The group estimates overall sales for November and December will rise 3.7 percent to $630.5 billion compared with last year.

Judging from the crowds so far, though, the shopper numbers could be hard to come by. “The frenzy and traffic levels were subdued,” said Craig Johnson, president of Customer Growth Partners, a retail consultancy.

Here are the three biggest reasons for the graying of Black Friday:

You Don’t Have to Wait for Discounts

Many stores pushed discounts on holiday merchandise early. Because of that, some shoppers weren’t excited about discounts on Thanksgiving and Black Friday.

Jeff Simpson, a principal at Deloitte, also said doorbusters—fat discounts on hot items that once drew shoppers in for store openings—are losing their “umph.” Ten years ago, major retailers would focus on the 10 best items and discount them below costs, he said. Now, many stores offer several hundred doorbusters, and many of the items don’t carry a name brand.

“They got watered down,” he said. “When you run that many doorbusters, can they really be that special?”

Some shoppers already are jaded about Black Friday deals. Take Bintou Cham, who got discounts of 40 to 50 percent at J.C. Penney and other stores in New York City, but was hoping for more.

“I was looking for 70 percent off,” she said.

More People Shop Online

Many stores made their deals available online and in stores for the official start of the season.

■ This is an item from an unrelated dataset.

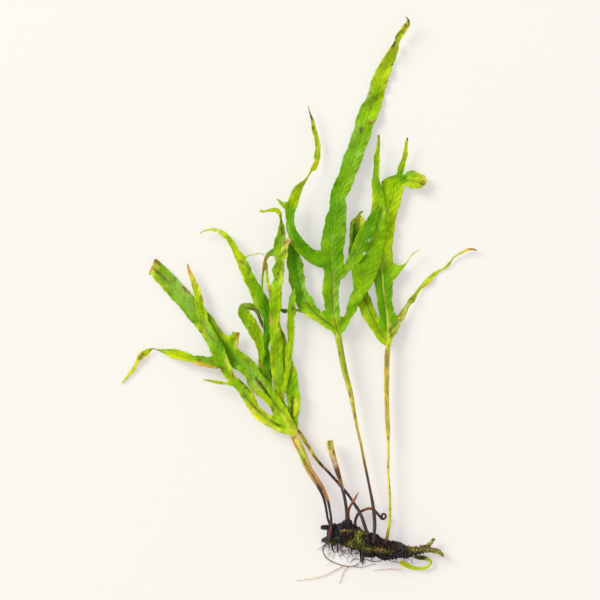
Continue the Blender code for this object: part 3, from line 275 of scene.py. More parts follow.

It’s not clear whether that move made more people shop online instead of heading to stores. But Deloitte’s Simpson said retailers need shoppers in the stores. “You tend to buy fewer items online,” he said.

But executives from top retailers including Wal-Mart, Target and J. C. Penney dismiss the chatter about the irrelevance of Black Friday, saying they have worked hard to blend their online operations with the physical stores. Target, Wal-Mart, Toys R Us and J.C. Penney all said they were pleased with traffic both at the stores and online for the official start of the holiday season.

J.C. Penney’s CEO Marvin Ellison said: “We saw customers going back and forth, researching online and then go to the stores.” And Wal-Mart’s Steve Bratspies, chief merchandising officer, said the chain saw more shoppers going back forth between its website and its stores compared with a year.

But sometimes retailers lose when customers go online. Ashley Walton got out early to go to stores on Black Friday, but she left disappointed. She said Wal-Mart didn’t have the tablet she wanted for her son.

She solved that quickly by ordering it on Amazon.com.

No One Is in a Rush

Trend experts say there’s no single item that’s making shoppers rush to stores.

William Taubman, chief operating officer at Taubman Centers, which operates more than 20 U.S. malls, said that without a clear trend in fashion, there’s less of an urgency to buy.

“The trend is no trend,” he said.

For Pam Williams, the Black Friday shopping has lost a bit of its luster because there’s no rush of getting a sought-after item. “They kind of took the fun out of Black Friday when they started opening up on Thursday,” said Williams, who was shopping in Harrisburg, Pennsylvania on Friday.

Not that there aren’t any hot items. Jim Silver, editor-in-chief of TTPM, an online review site, said about 10 toys are already hard to find, including certain “Star Wars” toys. Still, there doesn’t seem to be panic right now.

That’s something Keith Nelson noticed as he stood in line on Thanksgiving, waiting for Toys R Us’ 5 p.m. open: “Lines used to be longer, people would be sleeping and bringing lounge chairs out here,” he said.

Toys R Us CEO Dave Brandon said the lines weren’t as long as last year, but the traffic built throughout the night. He declined to give specific numbers.